Fikri olanın serbestçe konuşabildiği bir dönem.Hangi etnik unsurdan hangi fikri topluluktan insan olursa olsun bu ülke de belli kanunlar demiyorum belli kurallar var.İster taraftarı ol, ister seveni ol yada istersen dış kapının dış mandalı ol ama ne olursan ol bu ülkenin büyüklerine hakaret edebilecek gücü kendinde görme.
Başlıkta da belirttiğim üzere bu bazılarınında soyunun devamı için emrinde binlerce gönüllü asker bulunduran, bu ülkeyi bu eğitim seviyesine getiren okuduğunu anlamayan insanların okuduğunu anlaması için çabalayan hatta ve hatta ingiliz kralını bile karşısında el pençe divan bekleten Ulu Başbuğ Atatürk'e hakaret affedilemez.
Hangi akla mantığa sığar ki körü körüne laf etmek yada hangi akla sığar ki mevcut hükumetin dahi bunu kabul edebileceğini sesini çıkarmayacağını düşünmek.Bu gün dışarıda özgürlük olduğunu düşünen insanlar buna özgürlük diyebilir mi?
İlk olarak özgürlük "Bir kimsenin dilediği gibi düşünebilmesi yada davranabilmesidir.".Fakat temel hak ve hürriyetler gereği başkasını rahatsız etmeyecek kadar özgürsünüz. Atatürk'e yada bir devlet büyüğüne hakaret hangimizi rahatsız etmez? Bu gün yaşayabilmemizi, özgürlüğümüzü, nefes alabilmemizi, hatta Türkçe konuşup birbirimizle anlaşabilmemizi, bazıları dinden dem vurarak söylüyor(hakaret ediyor) namaz kılabilmemizi dahi Atatürk'ün dehasına, cesaretine ve hatta annesine borçluyuz. Öyle tarihten, dinden yada bol keseden konuşan bazılarının söylemlerini yutacak ve hazmedecek bunları bilmeden kabul edebilecek bir Türk milleti yok. Araştıran, öğrenen, düşünen ve sorgulayan bir Türk milleti var.
Tarihin tek ciltli kitabı Cumhuriyetin ilk kuruluşundan beri böyle insanlar var. Bu kitap büyük bir roman olana dek savaşacak kadar cesur Atatürk'ü seven gençler var.Bu kitabın asla bir sonu olmayacak. Sonu gelmesin diye kalemi asla bırakmayacak gençlerimiz var. Bu gençlerin önünde bu denli küçük düşmekte sizin kendinize küfrünüzdür.

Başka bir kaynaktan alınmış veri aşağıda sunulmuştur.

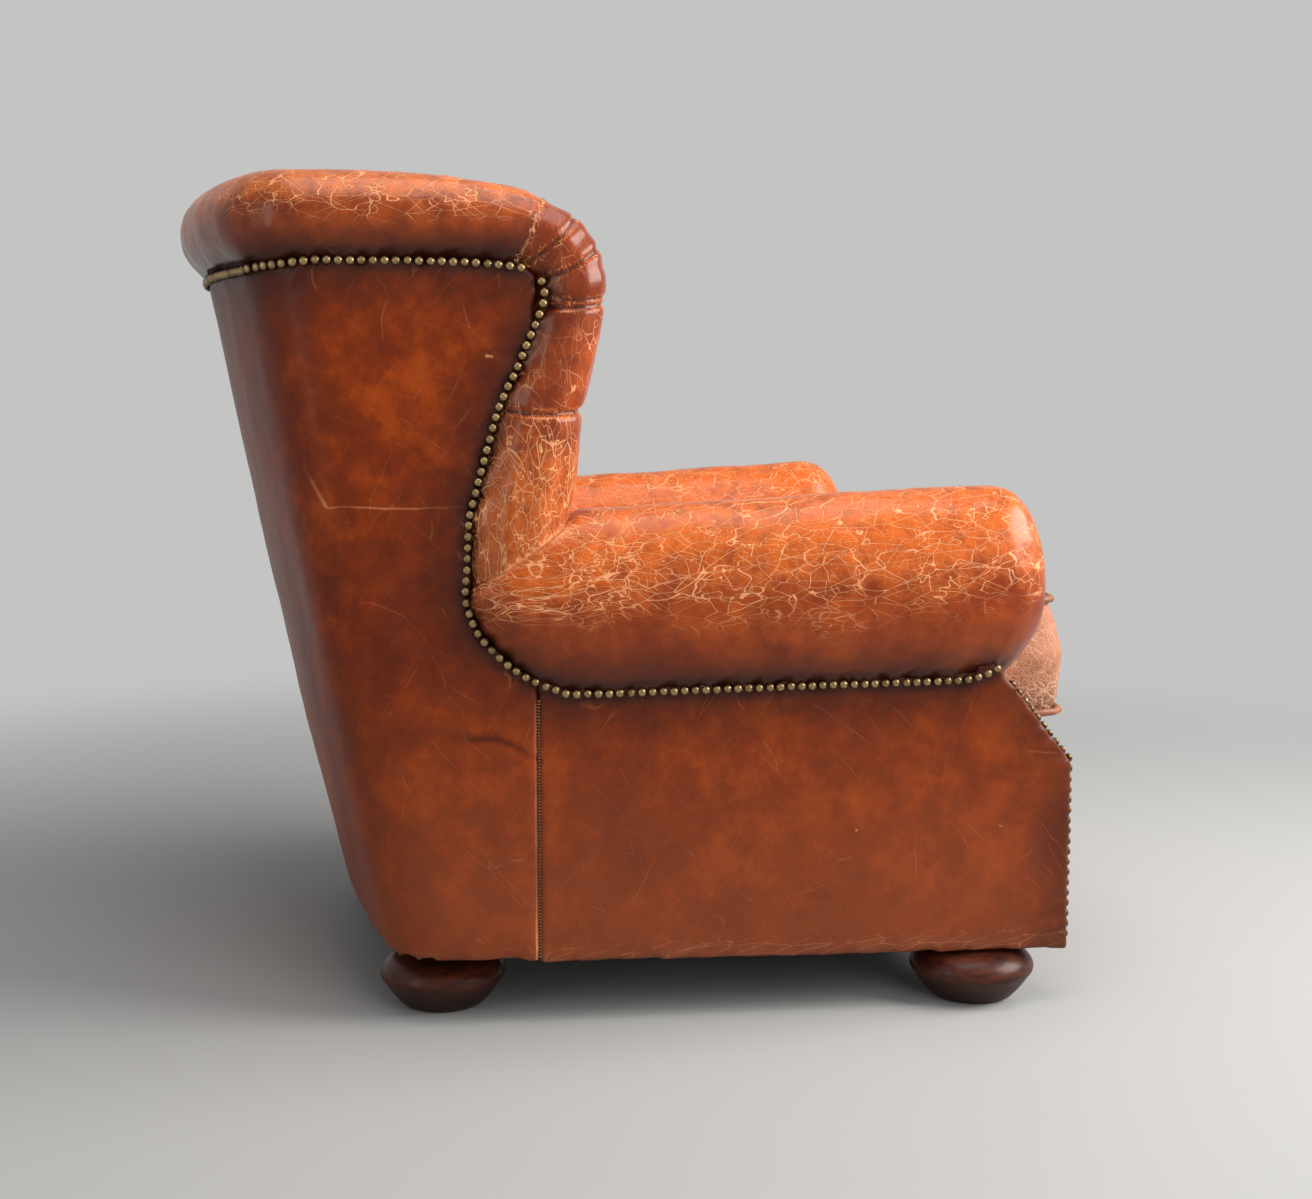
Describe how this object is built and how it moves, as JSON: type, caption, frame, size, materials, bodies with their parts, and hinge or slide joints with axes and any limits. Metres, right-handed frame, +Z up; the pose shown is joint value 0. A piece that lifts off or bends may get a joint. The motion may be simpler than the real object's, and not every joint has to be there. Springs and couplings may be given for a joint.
{
  "type": "wing-back club chair",
  "caption": "Low wing-back club chair in worn cracked brown leather, with fat rolled arms and wings, nail-head trim, a loose seat cushion and turned bun feet.",
  "frame": {"origin": "on the floor at the middle of the chair's box", "axes": "+Z up, the chair faces -Y, +X is the sitter's left"},
  "size_m": [0.831, 1.0182, 0.908],
  "materials": {
    "worn_leather": "glossy, cracked, with a pale network where the finish is lost",
    "panel_leather": "semi-gloss, mottled and scratched",
    "cushion_leather": "matte, rubbed",
    "frame_timber": "plain sawn hardwood",
    "stained_wood": "dark stain, semi-gloss",
    "spring_steel": "plain wire",
    "dust_cloth": "matte woven",
    "antique_brass": "darkened, with bright tops"
  },
  "bodies": {
    "root": {"arm_facing_left": "panel_leather", "arm_facing_right": "panel_leather", "arm_rail_left": "frame_timber", "arm_rail_right": "frame_timber", "arm_roll_left": "worn_leather", "arm_roll_right": "worn_leather", "corner_block_front_left": "frame_timber", "corner_block_front_right": "frame_timber", "corner_block_rear_left": "frame_timber", "corner_block_rear_right": "frame_timber", "cushion_welt_lower": "worn_leather", "cushion_welt_upper": "worn_leather", "dust_cloth": "dust_cloth", "foot_front_left": "stained_wood", "foot_front_right": "stained_wood", "foot_rear_left": "stained_wood", "foot_rear_right": "stained_wood", "front_border": "panel_leather", "front_post_left": "frame_timber", "front_post_right": "frame_timber", "front_rail": "frame_timber", "inside_arm_left": "worn_leather", "inside_arm_right": "worn_leather", "inside_back": "worn_leather", "inside_wing_left": "worn_leather", "inside_wing_right": "worn_leather", "lumbar_rail": "frame_timber", "nail_row_facing_left": "antique_brass", "nail_row_facing_right": "antique_brass", "nail_row_side_left": "antique_brass", "nail_row_side_right": "antique_brass", "nail_row_top": "antique_brass", "outside_arm_left": "panel_leather", "outside_arm_right": "panel_leather", "rear_cover": "panel_leather", "rear_post_left": "frame_timber", "rear_post_right": "frame_timber", "rear_rail": "frame_timber", "seat_cushion": "cushion_leather", "seat_deck": "cushion_leather", "seat_spring_1": "spring_steel", "seat_spring_2": "spring_steel", "seat_spring_3": "spring_steel", "seat_spring_4": "spring_steel", "side_rail_left": "frame_timber", "side_rail_right": "frame_timber", "spring_rail": "frame_timber", "top_rail": "frame_timber", "top_roll": "worn_leather", "wing_board_left": "frame_timber", "wing_board_right": "frame_timber", "wing_roll_left": "worn_leather", "wing_roll_right": "worn_leather"}
  },
  "joints": []
}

Devletin yargı organlarının gerekli çalışmaları yürüttüğü ve bu çalışmalar doğrultusunda yayın orgalarına gerekli cezaların verildiğini haber sitelerinden görebilirsiniz. Bu tarz bir cevabın devlet tarafından verilmesinden dolayı gururluyuz. Ne kadar eleştirirseniz eleştirin ne kadar kızarsanız kızın Devletimizin var olması ve daha güzel bir ülke olması için çalışın.
Birinci vazifen, Türk istiklâlini, Türk Cumhuriyetini, ilelebet, muhafaza ve müdafaa etmektir.
Ulu Başbuğ Atatürk'ün izinden ayrılmamanız dileğiyle. Hoşçakalın!